Her announcement's timing - in the midst of the the Kathmandu IPO process - is surely no accident. You have to wonder what she's up to. One suggestion is she's behaving honourably towards Kathmandu's prospective IPO investors by ensuring they are fully informed of the risk to the company's envious margins her new business represents.
AMATEUR HOUR
An aspect of the Kathmandu IPO Stock Takes doesn't like is that the retail offer takes place first. Before the float observers suggested retail investors should take their cue from the professionals - that is, the institutions - as they decide how good an opportunity the float is and how much they want to pay. But they've been denied that.
The retail offer opened this week and closes next week, during which time broking firms will be looking to get retail clients to commit to buying stock without knowing whether professional investors see it as a good investment opportunity or not.
Furthermore, investors won't know how much they will pay for stock until the institutional bookbuild is completed on November 12. The indicative price range is $2.01 to $2.32 per share but the final price, according to the prospectus small print, "may be within, above or below this range".
Meanwhile, sources close to the vendors continue to run the line New Zealand investors are being overly cautious about the offer, the business and its prospects, in contrast to Australian investors who are embracing it much more readily.
They also question the focus here on whether Goldman Sachs and Quadrant keep some ownership or not and say Australian investors prefer to see private-equity owners exit completely in such situations.
Stock Takes suspects Cameron's moves may help ensure Goldman Sachs and Quadrant retain some "skin in the game".
THE MORNING AFTER
Questions are being asked about New York-listed Chinese firm Agria after its buying of a cornerstone stake in PGG Wrightson was revealed a couple of weeks back. On the face of it, a tie-up between PGG Wrightson and Agria looks good, but as it has been pointed out, the company clearly has some issues
One wag suggests PGG Wrightson's situation is a little like that of the person who wakes up in the morning to find the gorgeous creature they hooked up with the night before when the lights were low and the drinks were flowing looks somewhat less alluring in the cold light of day.
We're not saying this is the case with PGG Wrightson but in many aspects of life, including business, a perfunctory performance of due diligence is only going to increase the risk of ugly surprises later.
THEY'RE BACK!
Vestar's Kelvin Syms and Simon Purvis - currently facing legal action alleging negligence, breach of fiduciary duty and breach of the Fair Trading Act in relation to their roles as directors of the failed financial advisory group - are back.
The pair are listed as directors and shareholders of a company called KSS Group Ltd which was registered last month.

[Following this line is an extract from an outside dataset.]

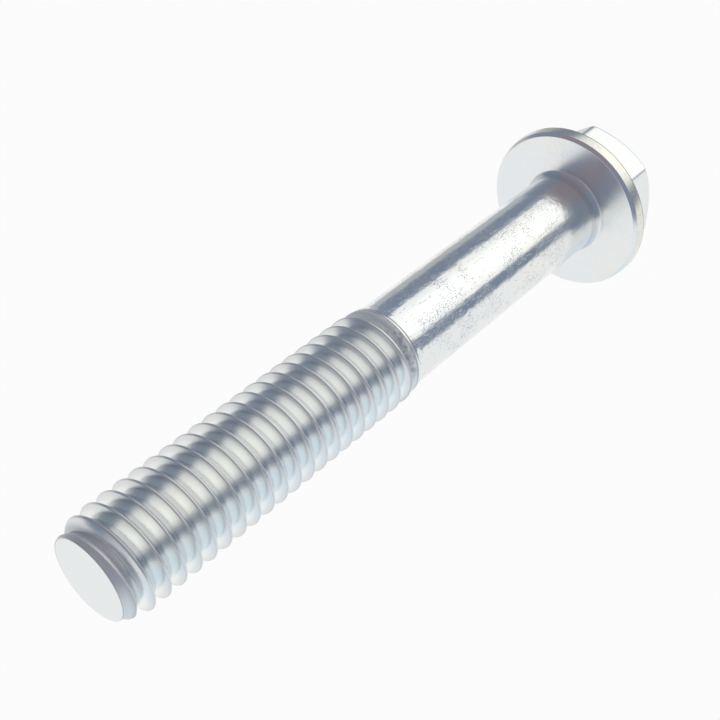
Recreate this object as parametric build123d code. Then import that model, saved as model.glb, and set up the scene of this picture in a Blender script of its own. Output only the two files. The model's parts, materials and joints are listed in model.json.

As we've pointed out before, Vestar's investment committee, on which both Syms and Purvis served, demonstrated an uncanny ability to select doomed finance companies on behalf of its clients.
Meanwhile, also owning shares in the new company is David Stock, a prominent Christchurch lawyer who was a director and shareholder of failed finance company Mascot. Stock attracted headlines a couple of years ago when he was censured and fined by the Canterbury District Law Society for acting for both his long-term mistress and her husband in relation to a transaction that saw the husband sign away his interest in the family home. The husband said he was unaware of both the ramifications of the transaction and that Stock - "a close family friend" - had been having sex with his wife for several years.
Syms yesterday assured Stock Takes KSS Group was not a financial advisory business but a "tax-efficient passive investment vehicle" for its shareholders.
STILL A HILL TO CLIMB
Jeweller Michael Hill International's share price has been under a bit of pressure for the past month or so and was already headed south when the company reported a 0.4 per cent fall in first-quarter total same store sales a week or two back.
Wellington brokers McDouall Stuart noted the Australasian performance was resilient but the story was less positive out of North America where confidence is low.
The brokers reckon the next, or second-quarter, which includes the Christmas period, has historically provided more than a third of the company's revenue and will be an important one for Michael Hill.
"With robust future growth opportunities in the US and Canada, we retain our buy recommendation." Michael Hill shares were steady at 65c yesterday.